Quoting: Michal
I think as boarders open up you are bound to get open migration and you are going to get a mix of good and bad that is why Australia has a strict points system because they do not want to be flooded by low life and people who are going to cost the state loads and loads of money. I do not go to Poland now and have not been there for many years however, I do remember being in a town called Koszalin and I parked my car for a while near a church,. My car was surrounded by Romanian gypsies trying to get money from me almost by force. It was a very unpleasant experience. They also hung around in Warsaw in the main building where people would queue up to buy tickets rubbing their dirty hands over people's coats to force them to hand over money to simply get rid of them. Poland deals in a lot of illegal passports and counterfeit documents so a lot of former Eastern Europeans are flocking there in force to get the documentation in order to enter the United Kingdom. I was always against the E.U., always against Polish membership and I for one could see the negative long term results of the collapse of the Berlin Wall. The Poles see freedom as an end product as they are not used to freedom but freedom is a malleable thing which grows and changes shape over a life time in so many ways. Poland like so many other new countries want to milk the cow but nobody wants to feed it. I can only say that I thank God that we never returned to Poland to live.

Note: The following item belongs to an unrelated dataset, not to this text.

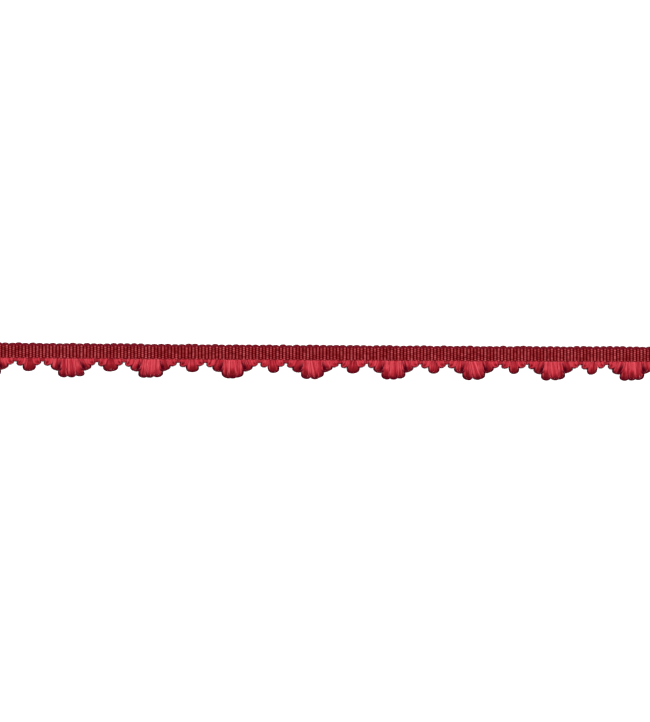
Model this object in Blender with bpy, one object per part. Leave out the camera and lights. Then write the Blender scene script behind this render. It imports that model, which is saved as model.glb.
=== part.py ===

I disagree about the EU part, if you visit Poland now you will see the changes it has brought, truly incredible in such a short space of time.
But regarding the passports and forgery of documentation, there was a very interesting Panormama documentary on BBC or CH4 (don't recall which) last year.
One reporter, a moroccan lady iirc, was able to acquire forged passports for any country in the EU in Poland.
Select passports were widely available in other countries, for example, Dutch passports in Germany, French passports in Belgium.
But Poland was the only country where you could buy any of the 25 passports, and they were supposed to be of the highest quality also.
Furthermore, acquiring the passports in other countries was a clandestine affair.
Acquiring forgeries in Poland was simply a matter of ringing a number and meet in the park.
I asked my partner if she thought it was a misportrayal of Poland etc. and she said absolutely not, its most definitely like that.
Often, if you know a Polish or Lithuanian guy, he can acquire just about anything for you including Kalashnikovs because of the favour system that operated during coummunist times.